The Metropolitan Transportation Authority is challenging copycats attempting to obtain the trademark for its “If you see something, say something” counterterrorism slogan born in the wake of 9/11.

Midwestern T-shirt hawker Gregory Pastor applied to trademark the catchphrase in order to advertise a clothing store in the small village of Mantua, Ohio, according to paperwork at the US Patent and Trademark Office.

And a cyberstalking watchdog group based in Scottsdale, Ariz., NCAP Security Systems, filed an application last February to trademark the alliterative six-word motto.

The MTA is moving quickly to protect the slogan it trademarked in 2007 and plans to mount challenges before a federal trial and appeals board against both applicants.

“The slogan is not allowed for use in communications other than the intended anti-terrorism message,” said MTA spokesman Sam Zambuto.

In fact, the agency allows 54 entities, from the Department of Homeland Security to the Maryland Natural Resources Police, to use the catchphrase in public campaigns.

Federal officials say the trademark office does not reject applications unless an examiner deems it will “cause confusion with a prior registered mark.”

But it’s not the first time the MTA has taken a hard line against knockoff artists to protect its favorite catchphrase.

Unapproved copycats — including Harvard — have popped up “several times” in the last few years.

Transit officials sent a terse letter to the Ivy League school in 2008 after it attempted to use the slogan to advertise a student-safety campaign on campus, an MTA spokesman said.

The MTA didn’t realize that campus security at Vanderbilt University in Nashville, Tenn., also employs the phrase on posters.

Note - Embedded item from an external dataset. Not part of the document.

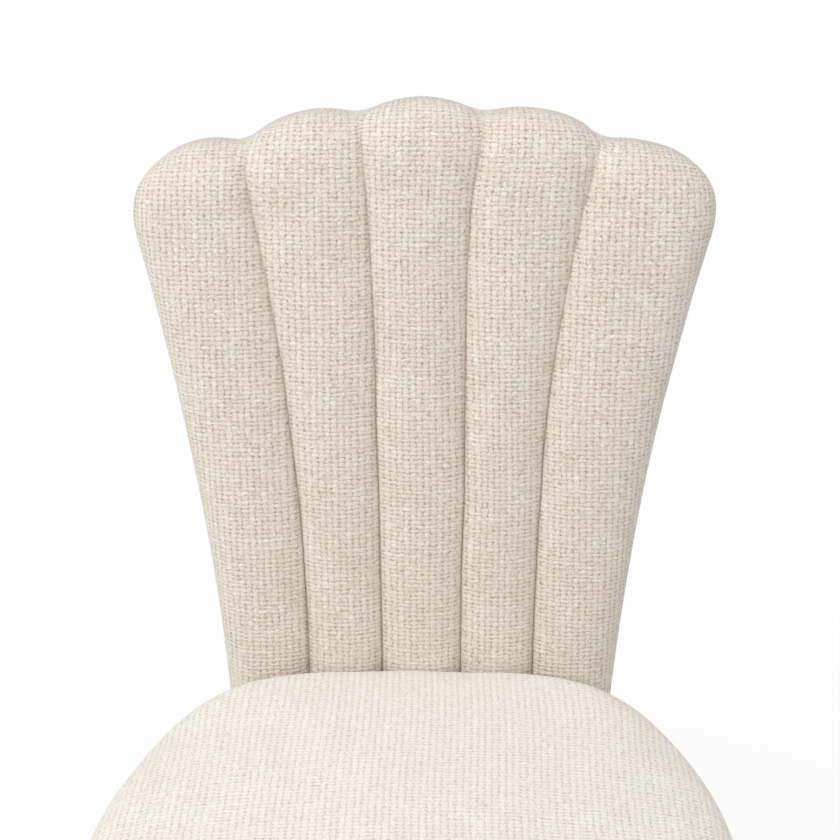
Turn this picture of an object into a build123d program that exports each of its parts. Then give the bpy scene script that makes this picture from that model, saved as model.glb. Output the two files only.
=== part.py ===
from build123d import *
from math import asin, atan2, cos, radians, sin, sqrt
import os

# A swivelling vanity chair with a round padded seat and a fan-shaped channelled back.
# Millimetres and degrees. +Z is up, the chair faces -Y, and left and right are as seen from the front.
# The origin is on the floor, under the middle of the chair's outline.

os.makedirs("parts", exist_ok=True)

# Shared gaps
cut_overrun = 10  # how far a cutter passes the face that it cuts
screw_gap = 0.15  # round a screw, bolt or stud in its hole
soft_gap = 0.4  # between the padded back and the padded seat
rivet_gap = 0.08  # round the rivet in the upper swivel plate
ball_gap = 0.1  # round each ball in its races

# Covered seat, from its centre, and from the underside of its frame
seat_radius = 237
seat_rear_cut = 36  # how far inside the round the flat rear lies
rim_rise = 72
seat_rise = 115
edge_roll_radius = 27
side_draw = 6
rear_edge_radius = 24
cover_thickness = 2
cover_tuck = 14
seat_wadding_thickness = 7

# Seat frame of sawn rails, with its deck
rail_height = 46
rail_width = 24
rear_rail_width = 30
cross_rail_width = 24
deck_thickness = 10
rail_sweep = 73  # the turn that each curved rail makes
dust_cover_thickness = 0.8
dust_cover_gap = 0.5

# Padded back, measured along its slope from the widest line of the seat
back_recline = 13
back_height = 472
back_drop = 65
shoulder_drop = 84
back_half_width = 221.5
back_foot_half_width = 156.5
side_hollow = 11.4
inner_notch_drop = 12
outer_notch_drop = 33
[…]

It is now looking into that encroachment.

“See Something, Say Something” was coined by Allen Kay, chairman of the ad agency Korey Kay & Partners, which counted the MTA as a longtime client.

Over the last 10 years, Kay’s pithy slogan has gone global. Even the mayor of Amsterdam uses it — with permission.

But it enrages Kay when competitors try to bastardize his work.

“I don’t think they have a right to it,” he said of the competing trademark applicants. “I live for original ideas.

“It galls me anytime someone does something derivative — or outright steals. I think that’s despicable.”